Return all lines below containing the word "with".

* _Provided data_
## Begin

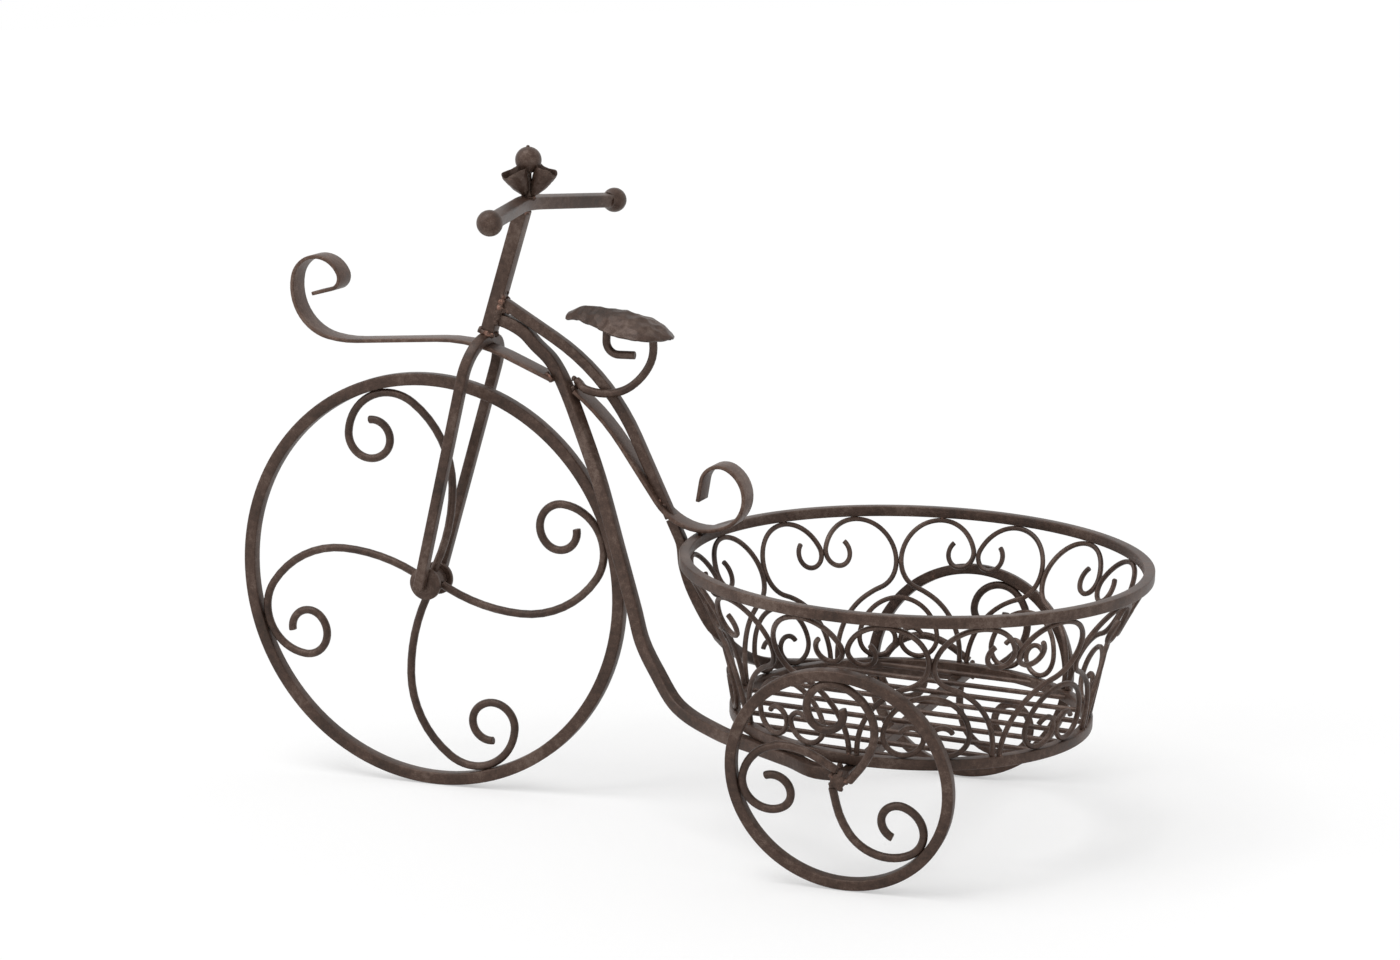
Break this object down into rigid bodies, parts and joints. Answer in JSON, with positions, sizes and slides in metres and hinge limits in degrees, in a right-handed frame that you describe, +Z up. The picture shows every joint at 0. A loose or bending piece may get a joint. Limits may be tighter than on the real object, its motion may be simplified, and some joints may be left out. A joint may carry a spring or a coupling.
{
  "type": "tricycle planter",
  "caption": "Wrought-iron tricycle plant stand: a large front wheel, two small rear wheels and a flared scrollwork basket that holds a flower pot.",
  "frame": {"origin": "on the floor under the middle of the bounding box", "axes": "+X from the front wheel to the basket, +Y to the far side from the mid plane, +Z up"},
  "size_m": [0.7358, 0.3474, 0.5061],
  "materials": {
    "iron": "satin dark bronze-brown paint",
    "hammered_iron": "hammered sheet with satin dark bronze-brown paint"
  },
  "bodies": {
    "frame": {"front_axle": "iron", "fork": "iron", "stem": "iron", "handlebar": "iron", "near_knob": "iron", "far_knob": "iron", "finial_ball": "iron", "finial_leaf_rear": "iron", "finial_leaf_front": "iron", "lower_bar": "iron", "upper_bar": "iron", "basket_bar": "iron", "front_strip": "iron", "rear_strip": "iron", "seat": "hammered_iron", "seat_scroll": "iron", "axle": "iron", "near_wheel_ring": "iron", "near_scroll_1": "iron", "near_scroll_2": "iron", "near_scroll_3": "iron", "near_stub": "iron", "far_wheel_ring": "iron", "far_scroll_1": "iron", "far_scroll_2": "iron", "far_scroll_3": "iron", "far_stub": "iron", "basket_rim": "iron", "base_grid": "iron", "heart_1_left": "iron", "heart_1_right": "iron", "heart_2_left": "iron", "heart_2_right": "iron", "heart_3_left": "iron", "heart_3_right": "iron", "heart_4_left": "iron", "heart_4_right": "iron", "heart_5_left": "iron", "heart_5_right": "iron", "heart_6_left": "iron", "heart_6_right": "iron", "heart_7_left": "iron", "heart_7_right": "iron", "heart_8_left": "iron", "heart_8_right": "iron", "arch_1": "iron", "arch_2": "iron", "arch_3": "iron", "arch_4": "iron", "arch_5": "iron", "arch_6": "iron", "arch_7": "iron", "arch_8": "iron"},
    "front_wheel": {"front_wheel_ring": "iron", "front_spoke_1": "iron", "front_spoke_2": "iron", "front_spoke_3": "iron", "front_spoke_4": "iron", "front_hub_barrel": "iron"}
  },
  "joints": [
    {"name": "front_wheel_spin", "type": "hinge", "parent": "frame", "child": "front_wheel", "pos_m": [-0.20314, 0, 0.16475], "axis": [0, 1, 0], "continuous": true}
  ]
}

## End

* _Solution_
Break this object down into rigid bodies, parts and joints. Answer in JSON, with positions, sizes and slides in metres and hinge limits in degrees, in a right-handed frame that you describe, +Z up. The picture shows every joint at 0. A loose or bending piece may get a joint. Limits may be tighter than on the real object, its motion may be simplified, and some joints may be left out. A joint may carry a spring or a coupling.
    "hammered_iron": "hammered sheet with satin dark bronze-brown paint"